LONDON, UK - International Consolidated Airlines Group (IAG), which owns British Airways, Aer Lingus and Iberia, among other, says the group's consolidated results for the nine months to September 30, 2020 were significantly impacted by the outbreak of COVID-19, particularly from late February 2020 onwards, and with no immediate signs of recovery.
IAG reported its results for the 9 months to 30 September 2020 on Friday.
"Demand continues to be adversely affected by volatile government restrictions and quarantine requirements," a statement published by the group on Friday said.
In response to the high uncertainty of the current environment, IAG says it is now planning for capacity on the fourth quarter to be no more than 30 percent.
"As a result, the group no longer expects to reach breakeven in terms of Net cash flows from operating activities during quarter 4," the company said. "Cost reduction actions implemented across the group, included employee cost reductions in Spain through the use of ERTE arrangements and wage support schemes in Ireland and the UK, together with supplier cost reductions, leading to cash operating costs for quarter 3 reducing by 54 percent from original plans to €205 million per week."

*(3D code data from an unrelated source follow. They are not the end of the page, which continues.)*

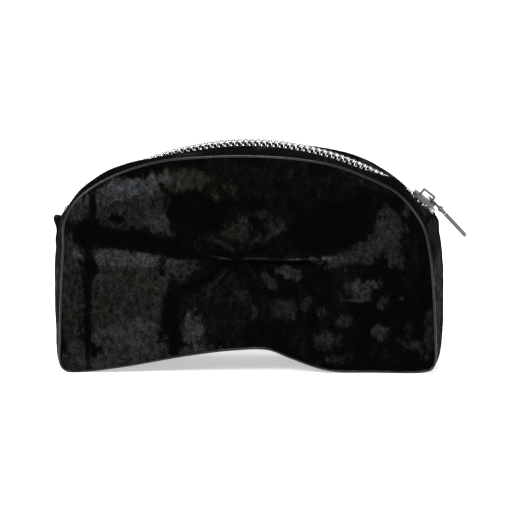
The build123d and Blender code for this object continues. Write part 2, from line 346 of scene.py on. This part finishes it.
def patch_mask(x, z, ragged, patch):
    """1 inside a tilted ellipse with a ragged edge, 0 outside it."""
    middle_x, middle_z, wide, high, tilt = patch[:5]
    turn = math.radians(tilt)
    along = ((x - middle_x) * math.cos(turn) + (z - middle_z) * math.sin(turn)) / wide
    aside = (-(x - middle_x) * math.sin(turn) + (z - middle_z) * math.cos(turn)) / high
    small = min(wide, high)
    edge = np.hypot(along, aside) + ragged * min(0.6, 2.6 / small)
    soft = min(0.5, 2.0 / small)
    return 1 - smooth_step(1 - soft, 1 + soft, edge)


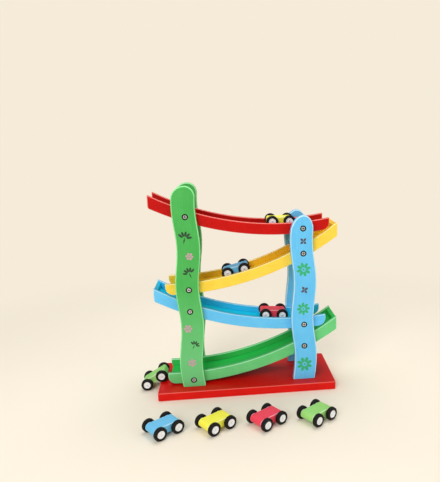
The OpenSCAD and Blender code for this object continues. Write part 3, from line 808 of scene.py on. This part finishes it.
def printMotif(name, tree, layers, places, ink, s):
    # the layers of one motif on all its places, as one piece
    whole = bmesh.new()
    for petals, corners, fan, length, width, start in layers:
        points = bpy.data.meshes.new(name)
        points.from_pydata([(x * mm, -s["face"] * mm, z * mm) for x, z, turn, size in places], [], [])
        points.attributes.new("turn", "FLOAT_VECTOR", "POINT")
        points.attributes.new("size", "FLOAT", "POINT")  # both are made before either is filled
        turns, sizes = points.attributes["turn"].data, points.attributes["size"].data
        for spin, scale, (x, z, turn, size) in zip(turns, sizes, places):
            spin.vector = (math.pi / 2, math.radians(turn), 0)
            scale.value = size
        layer = newObject(name, points)
        applyTree(layer, tree, {
            "Petals": petals, "Petal Corners": corners, "Fan": math.radians(fan), "Petal Length": length * mm,
            "Petal Width": width * mm, "Petal Start": start * mm, "Film": s["film"] * mm, "Ink": ink})
        bake(layer)
        whole.from_mesh(layer.data)
        bpy.data.objects.remove(layer)
    mesh = bpy.data.meshes.new(name)
    whole.to_mesh(mesh)
    whole.free()
    mend(mesh, smooth=False)
    coatAll(mesh, ink)
    return newObject(name, mesh)


def makePrints(places, s):
    tree = motifTree()
    for side, motifs in places.items():
        middle = screwShape[side + "Post"]
        for motif, spots in motifs.items():
            onPost = [(middle + dx, z, turn, size) for dx, z, turn, size in spots]
            piece = printMotif(f"{side}_front_{motif}Print", tree, s[motif], onPost, printInks[motif], s)
            hand(piece, "toy", side + "_post_paint")


makePrints(printPlaces, printShape)
print("prints made")


# Cars: a rounded wooden body, two steel axles and four rubber-tyred hubs
carShape = {
    "length": 36, "width": 20, "height": 10, "belly": 4.5, "tail": 3, "hem": 1.5,
    "cornerSteps": 12, "edge": 0.9, "edgeSteps": 4,
    "wheelFace": 11, "tyreRadius": 8, "tyreWidth": 5, "shoulder": 1.2, "shoulderSteps": 5,
    "hubRadius": 4.6, "hubRounding": 0.25, "rim": 0.8, "dish": 0.9, "boss": 1.9, "spacer": 0.6, "fit": 0.03,
    "axle": 1.0, "axleBevel": 0.3, "axleProud": 0.35,
}
cars = [  # each name starts with the car's colour
    "yellow_track_car", "blue_track_car", "red_track_car", "green_exit_car",
    "blue_floor_car", "yellow_floor_car", "red_floor_car", "green_floor_car",
]


def roundedOutline(low, high, radii, steps):
    # corners in the order low left, low right, top right, top left
    centres = [(low[0] + radii[0], low[1] + radii[0]), (high[0] - radii[1], low[1] + radii[1]),
               (high[0] - radii[2], high[1] - radii[2]), (low[0] + radii[3], high[1] - radii[3])]
    points = []
    for corner, ((x, z), r) in enumerate(zip(centres, radii)):
        start = math.pi + corner * math.pi / 2
        for i in range(steps + 1):
            a = start + i / steps * math.pi / 2
            points.append((x + r * math.cos(a), z + r * math.sin(a)))
    return points


def carBodyMesh(s):
    nose = s["height"] / 2
    outline = roundedOutline((-s["length"] / 2, -s["belly"]), (s["length"] / 2, s["height"] - s["belly"]),
                             (s["hem"], nose, nose, s["tail"]), s["cornerSteps"])
    half = s["width"] / 2
    count = len(outline)
    points = [(x * mm, y * mm, z * mm) for y in (-half, half) for x, z in outline]
    faces = [tuple(range(count)), tuple(range(2 * count - 1, count - 1, -1))]
    faces += [(i, i + count, (i + 1) % count + count, (i + 1) % count) for i in range(count)]
    mesh = bpy.data.meshes.new("carBody")
    mesh.from_pydata(points, [], faces)
    mend(mesh)
    mesh.materials.append(None)
    piece = newObject("carBodyPattern", mesh)
    easeEdges(piece, s["edge"], s["edgeSteps"])
    mesh = piece.data
    bpy.data.objects.remove(piece)
    return mesh


def carFrame(car):
    # a car's own axes, from the middles of its two axles in the frame
    middles = [sum(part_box(f"{car}_{end}_hubs"), Vector()) / 2 for end in ("front", "rear")]
    forward = (middles[0] - middles[1]).normalized()
    across = Vector((0, 0, 1)).cross(forward).normalized()
    turn = Matrix((forward, across, forward.cross(across))).transposed().to_4x4()
    spots = {"body": (middles[0] + middles[1]) / 2, "front": middles[0], "rear": middles[1]}
    return {name: Matrix.Translation(spot) @ turn for name, spot in spots.items()}


def moved(name, mesh, place):
    # a copy of a pattern's mesh with its place in its points
    copy = mesh.copy()
    copy.transform(place)
    return newObject(name, copy)


def wheelParts(s):
    # for each part: its half section, ring or not, places, edge rounding, finish, slot and its node's ending
    top = s["tyreWidth"]
    dish = top - s["dish"]
    rim = s["hubRadius"] - s["rim"]
    bore = s["axle"] + s["fit"]
    tyre = roundedOutline((s["hubRadius"] + s["fit"], 0), (s["tyreRadius"], top),
                          [s["shoulder"] / 2, s["shoulder"], s["shoulder"], s["shoulder"] / 2],
                          s["shoulderSteps"])
    hub = [(bore, -s["spacer"]), (s["boss"], -s["spacer"]), (s["boss"], 0), (s["hubRadius"], 0),
           (s["hubRadius"], top), (rim, top), (rim, dish), (s["boss"], dish), (s["boss"], top), (bore, top)]
    reach = s["wheelFace"] + top - s["dish"] / 2 + s["axleProud"]
    neck = s["axle"] - s["axleBevel"]
    shoulder = reach - s["axleBevel"]
    rod = [(0, -reach), (neck, -reach), (s["axle"], -shoulder),
           (s["axle"], shoulder), (neck, reach), (0, reach)]
    pair = [((0, side * s["wheelFace"], 0), (0, side, 0)) for side in (-1, 1)]
    return {
        "tyrePair": (tyre, True, pair, 0.0, tyreRubber, "tyre_rubber", "tyres"),
        "hubPair": (hub, True, pair, s["hubRounding"], hubPlastic, "hub_plastic", "hubs"),
        "axle": (rod, False, [((0, 0, 0), (0, 1, 0))], 0.0, zincSteel, "hub_plastic", None),
    }


def makeCars(s):
    tree = turnedTree("wheelPair")
    patterns = {}
    for part, (points, ring, places, rounding, finish, slot, ending) in wheelParts(s).items():
        section = sectionObject(part + "Section", points, ring)
        patterns[part] = (turnedPieces(part, tree, section, places, rounding, finish), slot, ending)
        bpy.data.objects.remove(section)
    bodyMesh = carBodyMesh(s)
    for car in cars:
        colour = car.split("_")[0]
        spots = carFrame(car)
        wood = moved(car + "_enamelledBody", bodyMesh, spots["body"])
        coatAll(wood.data, carPaint[colour])
        hand(wood, car, colour + "_car_paint", car + "_body")
        for end in ("front", "rear"):
            for part, (pattern, slot, ending) in patterns.items():
                piece = moved(f"{car}_{end}_{part}", pattern.data, spots[end])
                nodes = [f"{car}_{end}_{ending}"] if ending else []
                hand(piece, f"{car}_{end}_wheels", slot, *nodes)
    for pattern, slot, ending in patterns.values():
        bpy.data.objects.remove(pattern)


makeCars(carShape)
print("cars made")


# Studio: a pale floor and soft lamps
studio = {
    "floor": "#F6EBD9", "floorRoughness": 0.9, "floorSpecular": 0.1,
    "floorReach": 4.0, "fade": (0.32, 0.75),  # metres from the middle
    "lamps": {  # place, aim and width in metres, watts
        "keySoftbox": ((-0.55, -1.25, 0.95), (0.0, 0.0, 0.10), 0.9, 14),
        "topSoftbox": ((0.05, 0.35, 1.15), (0.0, 0.0, 0.10), 0.9, 8),
        "fillSoftbox": ((1.15, -0.75, 0.45), (0.0, 0.0, 0.12), 0.9, 4),
    },
    "sky": 0.35,
}


def backgroundPaper(s):
    # far from the toy the paper is a plain glow of its own colour, so that no horizon shows
    paper = bpy.data.materials.new("backgroundPaper")
    paper.use_nodes = True
    tree = paper.node_tree
    shader = tree.nodes["Principled BSDF"]
    shader.inputs["Base Color"].default_value = linear(s["floor"])
    shader.inputs["Roughness"].default_value = s["floorRoughness"]
    shader.inputs["Specular IOR Level"].default_value = s["floorSpecular"]
    place = addNode(tree, "ShaderNodeTexCoord").outputs["Object"]
    far = addNode(tree, "ShaderNodeVectorMath", {0: place}, operation="LENGTH").outputs["Value"]
    fade = addNode(tree, "ShaderNodeMapRange", {
        "Value": far, "From Min": s["fade"][0], "From Max": s["fade"][1]},
        interpolation_type="SMOOTHSTEP").outputs[0]
    seen = addNode(tree, "ShaderNodeLightPath").outputs["Is Camera Ray"]
    share = addNode(tree, "ShaderNodeMath", {0: fade, 1: seen}, operation="MULTIPLY").outputs[0]
    glow = addNode(tree, "ShaderNodeEmission", {"Color": linear(s["floor"]), "Strength": 1.0}).outputs[0]
    both = addNode(tree, "ShaderNodeMixShader", {0: share, 1: shader.outputs[0], 2: glow}).outputs[0]
    tree.links.new(both, tree.nodes["Material Output"].inputs[0])
    return paper


def makeRoom(s):
    # the room lights the toy evenly, and the camera sees it in the paper's colour
    room = bpy.data.worlds.new("paleRoom")
    bpy.context.scene.world = room
    room.use_nodes = True
    tree = room.node_tree
    tree.nodes.clear()
    light = addNode(tree, "ShaderNodeBackground", {"Color": (1, 1, 1, 1), "Strength": s["sky"]})
    paint = addNode(tree, "ShaderNodeBackground", {"Color": linear(s["floor"]), "Strength": 1.0})
    seen = addNode(tree, "ShaderNodeLightPath").outputs["Is Camera Ray"]
    both = addNode(tree, "ShaderNodeMixShader", {0: seen, 1: light.outputs[0], 2: paint.outputs[0]})
    addNode(tree, "ShaderNodeOutputWorld", {"Surface": both.outputs[0]})


def makeStudio(s):
    reach = s["floorReach"]
    corners = [(-reach, -reach, 0), (reach, -reach, 0), (reach, reach, 0), (-reach, reach, 0)]
    mesh = bpy.data.meshes.new("floor")
    mesh.from_pydata(corners, [], [(0, 1, 2, 3)])
    mesh.materials.append(backgroundPaper(s))
    newObject("studioFloor", mesh)
    for name, (place, aim, width, watts) in s["lamps"].items():
        lamp = bpy.data.lights.new(name, "AREA")
        lamp.shape = "SQUARE"
        lamp.size = width
        lamp.energy = watts
        holder = newObject(name, lamp)
        holder.location = place
        holder.rotation_euler = (Vector(aim) - Vector(place)).to_track_quat("-Z", "Y").to_euler()
    makeRoom(s)
    bpy.context.scene.view_settings.view_transform = "Standard"


makeStudio(studio)
print("studio made")

bpy.context.view_layer.update()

IAG said it expended an extraordinary cost of €275 million in the third quarter related to British Airways and Aer Lingus retrenchments involving approximately 10,000 staff.
Liquidity in the third quarter was boosted by renewal of the multi-year agreement with American Express, including an €830 million payment, a significant part of which is for Avios pre-purchase."
The company also completed a €2.7 billion capital-raising in October.
Passenger capacity in the third quarter was down 78.6 percent on 2019 and for the period of nine months down 64.3 percent compared to 2019.
The third quarter operating loss was €1.3 billion before exceptional items. This compares to the third quarter operating profit of 2019 of €1.425 billion.
The operating loss before exceptional items for the nine months was €3.2 billion, compared to the 2019 operating profit: of €2.52 billion.
"These results demonstrate the negative impact of COVID 19 on our business but they're exacerbated by constantly changing government restrictions. This creates uncertainty for customers and makes it harder to plan our business effectively," Luis Gallego, IAG's Chief Executive Officer, said Friday.
"We are calling on governments to adopt pre-departure testing using reliable and affordable tests with the option of post flight testing to release people from quarantine where they are arriving from countries with high infection rates. This would open routes, stimulate economies and get people travelling with confidence."
"When we open routes, there is pent up demand for travel. However, we continue to expect that it will take until at least 2023 for passenger demand to recover to 2019 levels," said the IAG chief.
"The group has made significant progress on restructuring and we continue to reduce our cost base and increase the proportion of our variable costs. We have also successfully completed a €2.74 billion capital increase in the quarter. It strengthens our financial and strategic position and makes IAG better placed to take advantage of a recovery in air travel demand."